Published on: 10-May-2021
Laura McElligott, 47, of Westmont, didn’t realize how important running was to her until it was taken away by pain.
McElligott, who works as a middle school special education teacher, was enjoying an active life which included three miles runs about five times a week. “I definitely am one of those people who is addicted to the ‘runners’ high,’ she explains. “Running seemed to keep my stress under control and just helped with my mental health overall.”
A couple of years ago, she began to have pain in her right buttock. Concerned, but not alarmed, she saw a doctor who diagnosed her with a labral tear in her hip and recommended conservative treatment. This included physical therapy, pain-relieving injections, and massage. Despite these courses of action, her pain worsened, and she eventually gave up running. In doing so, her pain subsided, and she felt better physically, but she missed the sense of well-being that exercising gave her.
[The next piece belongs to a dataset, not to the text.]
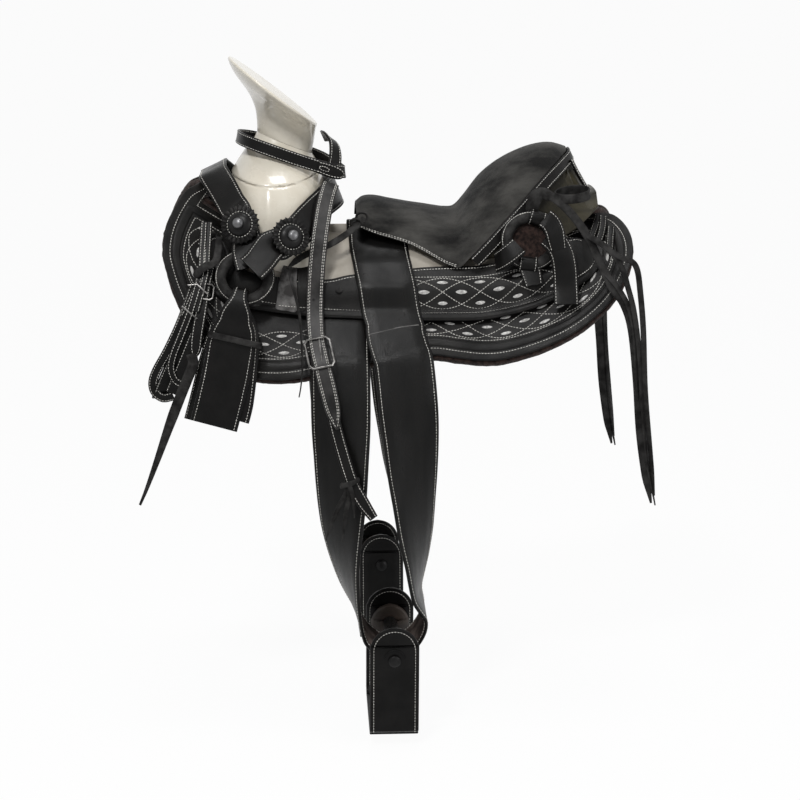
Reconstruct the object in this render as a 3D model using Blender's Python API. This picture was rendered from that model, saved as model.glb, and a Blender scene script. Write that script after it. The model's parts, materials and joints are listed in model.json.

Determined not to let pain dictate a sedentary lifestyle, McElligott tried working out, but hip pain quickly followed. After some time, she couldn’t even walk without pain, so she decided to seek a higher level of care. After thorough research, McElligott scheduled an appointment with Dr. Shane Nho of Midwest Orthopaedics at Rush, a renowned expert in treating hip conditions, including labral tears and impingement. “Laura was a challenging case because most patients with hip labral tears complain of pain in the groin area, not the back of the hip,” Dr. Nho explains. “Once her diagnosis was certain, I knew hip arthroscopy was her best option to repair her conditions and relieve her pain.”
He explained the minimally invasive hip arthroscopy procedure he would use to treat both her labral tear and femoral acetabular impingement in one surgery through a tiny hole in her skin. He also explained the post-op rehabilitation which would include a dedicated course of physical therapy. McElligott agreed and she underwent the surgery shortly after elective surgeries resumed at the start of the COVID pandemic.
Following successful surgery, McElligott was amazed.
“I don’t think I really knew how much pain I was in before,” she said. “My only regret was that I waited too long to have surgery.”
Today, nine months post-surgery, she is enjoying her life and exercising the way she always hoped. She is running four days a week and increasing her distance each time. McElligott says that she appreciates small things more now, like nature, and even her husband has noticed a difference. “I haven’t felt this good physically or mentally in years,” she says.